A. The Truth About Trials

• be prepared, at least intellectually, before they happen.

• C.S. Lewis "You can’t see anything properly while your eyes are blurred with tears"

• Peter does not hesitate one bit, but tells us clearly that we should expect to suffer.

1. They eventually bring about JOY (6a)

2. They are relatively BRIEF (6b)

Turn to 2 Corinthians 4:6-18 shows they eventually bring joy & are relatively brief:

"Therefore we do not lose heart. Though outwardly we are wasting away, yet inwardly we are being renewed day by day. For our light and momentary troubles are achieving for us an eternal glory that far outweighs them all. So we fix our eyes not on what is seen, but on what is unseen. For what is seen is temporary, but what is unseen is eternal."

3. They result in real SUFFERING (6c)

• God does not enjoy seeing us suffer! Lamentations 3:33 reads, "For he does not willingly bring affliction or grief to the children of men."

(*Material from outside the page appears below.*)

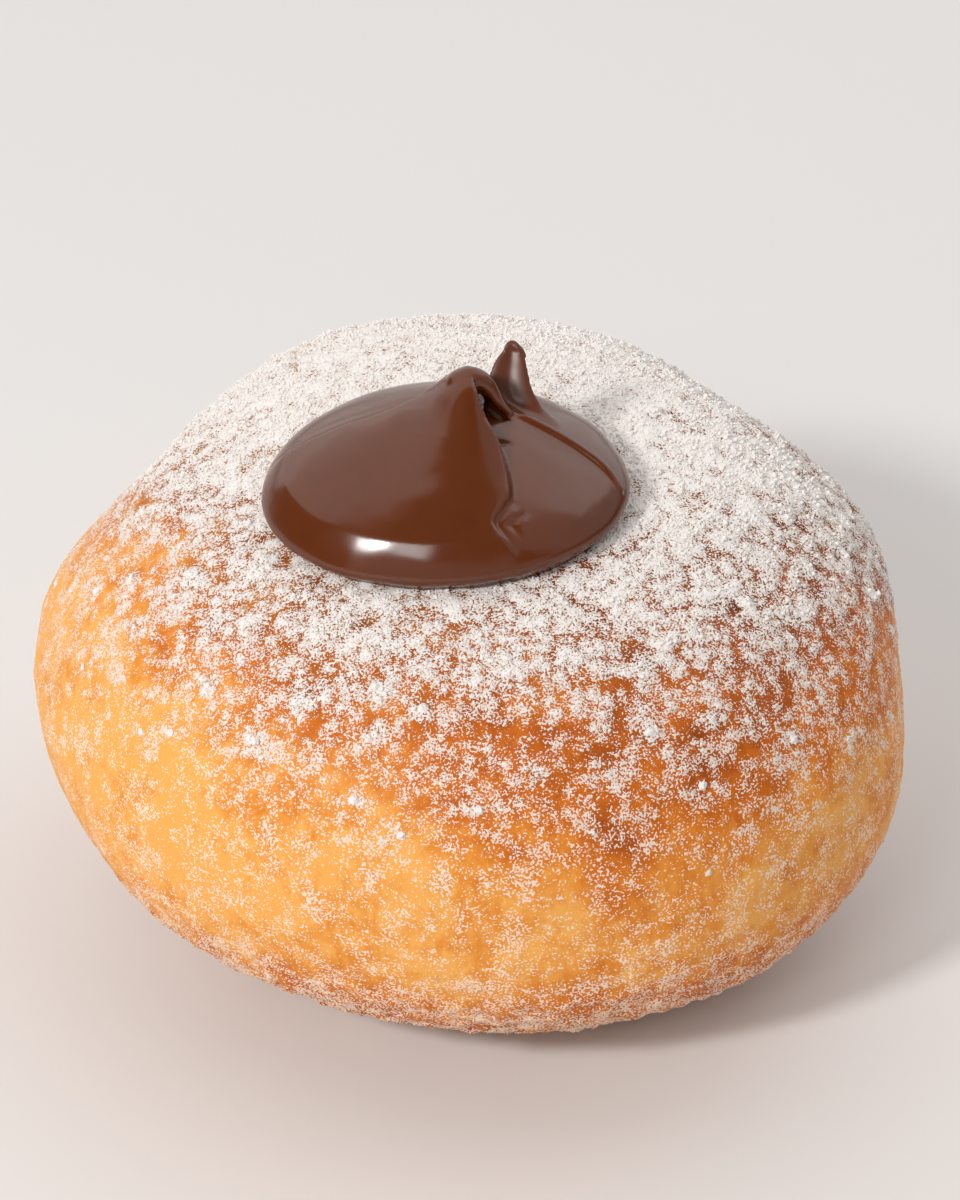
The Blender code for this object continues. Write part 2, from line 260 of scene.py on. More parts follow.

• God did not enjoy sacrificing His Son, but He took pleasure in what it accomplished.

4. They vary in KIND (6d)

B. They PURIFY our faith (7)

1. Their service is VALUABLE

2. REFINED and PROVEN faith

A speaker mentioned his experience in a nickel factory: I stood in the smelter at International nickel in Sudbury, and looked into the furnace that was burning at I believe 2200 degrees. The ore was reduced to a molten mass, and the ore was separated from the slag which was poured off. Then that ore was piped over the aisle into another smelter that was heated even hotter, and again it was separated until it was 99 % pure, and even then it had to be purified still further by acid until it was completely pure. (sermoncentral/Allen Hern)

3. GLORIFYING to God

Main Idea: Our lives are orchestrated by God to refine us

II. God Stretches Our FAITH (8-9)

A. The power of FAITH

Faith is a powerful force; back in the FDR years, America got off the gold standard; since then, American money has been stable on the basis of faith. Money represents American goods, services, and resources, and the rest of the world trusts it. Faith is powerful.

B. The relationship between DOUBT and faith

• These were either second generation believers or they lived far from Israel

• Early believers had it made as far as evidence goes. I Cor. 15:3-7

• For what I received I passed on to you as of first importance: that Christ died for our sins according to the Scriptures, 4that he was buried, that he was raised on the third day according to the Scriptures, and that he appeared to Peter, and then to the Twelve. After that, he appeared to more than five hundred of the brothers at the same time, most of whom are still living, though some have fallen asleep. Then he appeared to James, then to all the apostles…

1. But faith can only be exercised in light of doubt. Faith revolves around the character of God; when we trust Him (faith), we affirm that He will keep His Word; when we doubt Him, we are calling His character into question…

2. There is a relationship between trials and faith; trials often cause us to doubt; they can shake our faith, make us doubt God’s goodness, care, or power. We ask, "why?" and no answer is forthcoming.

3. But our faith is in a Savior whom we have not seen (unlike Peter); Jesus words to doubting Thomas, "Blessed are those who have not seen….and yet believe."

4. Our choice: to go through our trials with God or without Him

5. We do not punish Him by denying Him.

C. Faith and REASON

Faith, in the Biblical sense, is not contrary to reason; it is based on evidence (the resurrection…vs. 3). But it could be entirely wrong. Everything we believe could be wrong; there is significant evidence for our beliefs, but not absolute proof. Faith can only exist with the option not to believe. Faith is our decision to take God at His Word despite our reservations.

CONCLUSION

The Christian faith is based on REASON and FACT. It offers us a framework for INTERPRETING life’s good AND bad times.